▶ _Given task_:
Please quote the material exactly, every line of it.

▶ _Data supplied_:
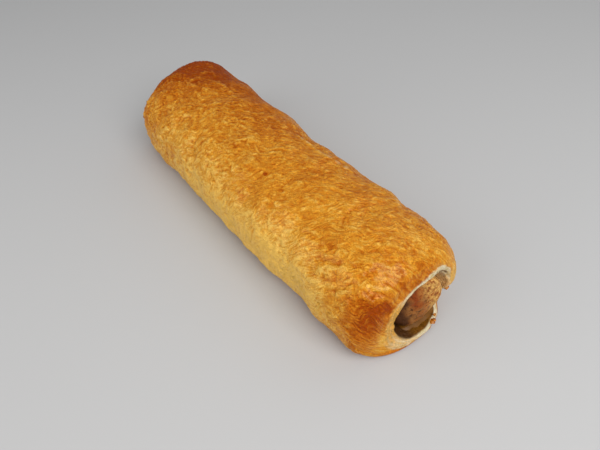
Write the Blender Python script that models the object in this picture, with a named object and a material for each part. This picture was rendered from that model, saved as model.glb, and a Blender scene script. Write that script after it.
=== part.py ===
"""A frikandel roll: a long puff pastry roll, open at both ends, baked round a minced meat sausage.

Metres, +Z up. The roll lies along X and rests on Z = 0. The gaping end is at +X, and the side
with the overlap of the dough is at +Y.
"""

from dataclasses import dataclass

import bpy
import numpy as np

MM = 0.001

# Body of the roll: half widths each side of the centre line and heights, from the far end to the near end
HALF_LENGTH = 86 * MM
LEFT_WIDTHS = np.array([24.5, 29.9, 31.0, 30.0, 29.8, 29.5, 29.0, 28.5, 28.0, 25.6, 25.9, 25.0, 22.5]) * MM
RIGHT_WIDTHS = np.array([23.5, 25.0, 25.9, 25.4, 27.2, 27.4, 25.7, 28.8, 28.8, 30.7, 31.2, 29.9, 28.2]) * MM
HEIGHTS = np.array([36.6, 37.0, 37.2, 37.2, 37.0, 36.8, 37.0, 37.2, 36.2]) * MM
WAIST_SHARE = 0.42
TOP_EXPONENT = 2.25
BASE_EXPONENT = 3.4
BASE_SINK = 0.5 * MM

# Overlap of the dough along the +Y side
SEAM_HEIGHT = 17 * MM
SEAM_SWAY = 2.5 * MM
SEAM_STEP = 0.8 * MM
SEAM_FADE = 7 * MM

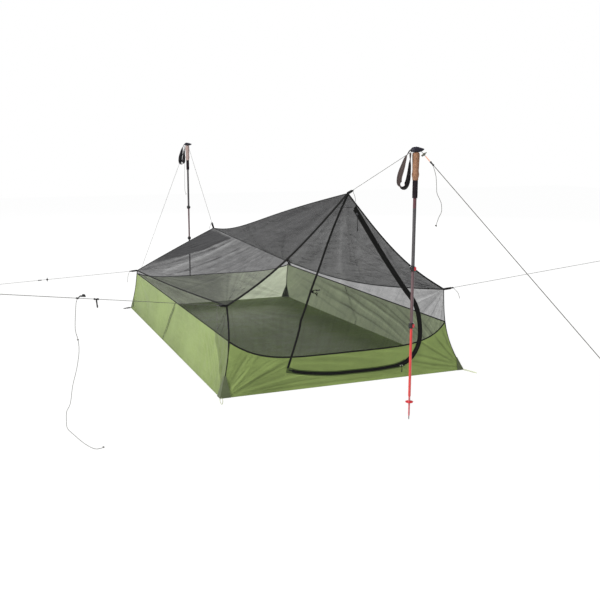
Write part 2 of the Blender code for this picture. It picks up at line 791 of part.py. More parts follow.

▶ _Task answer_:
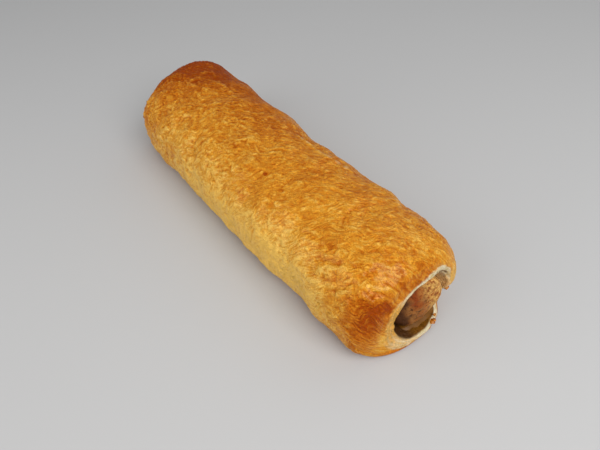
Write the Blender Python script that models the object in this picture, with a named object and a material for each part. This picture was rendered from that model, saved as model.glb, and a Blender scene script. Write that script after it.
=== part.py ===
"""A frikandel roll: a long puff pastry roll, open at both ends, baked round a minced meat sausage.

Metres, +Z up. The roll lies along X and rests on Z = 0. The gaping end is at +X, and the side
with the overlap of the dough is at +Y.
"""

from dataclasses import dataclass

import bpy
import numpy as np

MM = 0.001

# Body of the roll: half widths each side of the centre line and heights, from the far end to the near end
HALF_LENGTH = 86 * MM
LEFT_WIDTHS = np.array([24.5, 29.9, 31.0, 30.0, 29.8, 29.5, 29.0, 28.5, 28.0, 25.6, 25.9, 25.0, 22.5]) * MM
RIGHT_WIDTHS = np.array([23.5, 25.0, 25.9, 25.4, 27.2, 27.4, 25.7, 28.8, 28.8, 30.7, 31.2, 29.9, 28.2]) * MM
HEIGHTS = np.array([36.6, 37.0, 37.2, 37.2, 37.0, 36.8, 37.0, 37.2, 36.2]) * MM
WAIST_SHARE = 0.42
TOP_EXPONENT = 2.25
BASE_EXPONENT = 3.4
BASE_SINK = 0.5 * MM

# Overlap of the dough along the +Y side
SEAM_HEIGHT = 17 * MM
SEAM_SWAY = 2.5 * MM
SEAM_STEP = 0.8 * MM
SEAM_FADE = 7 * MM

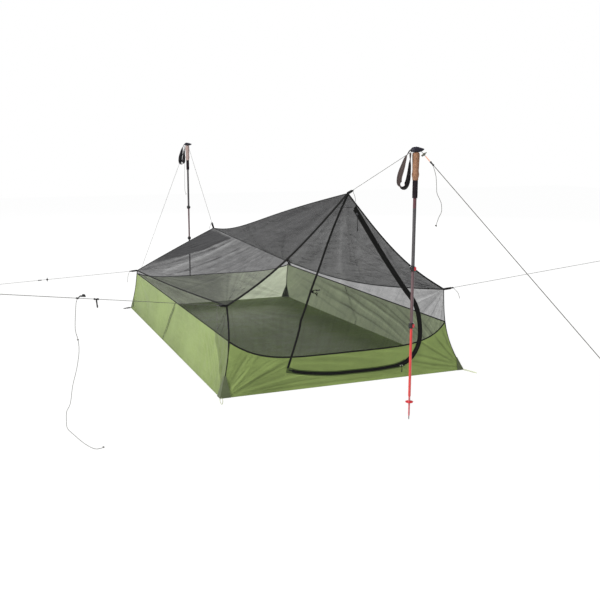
Write part 2 of the Blender code for this picture. It picks up at line 791 of part.py. More parts follow.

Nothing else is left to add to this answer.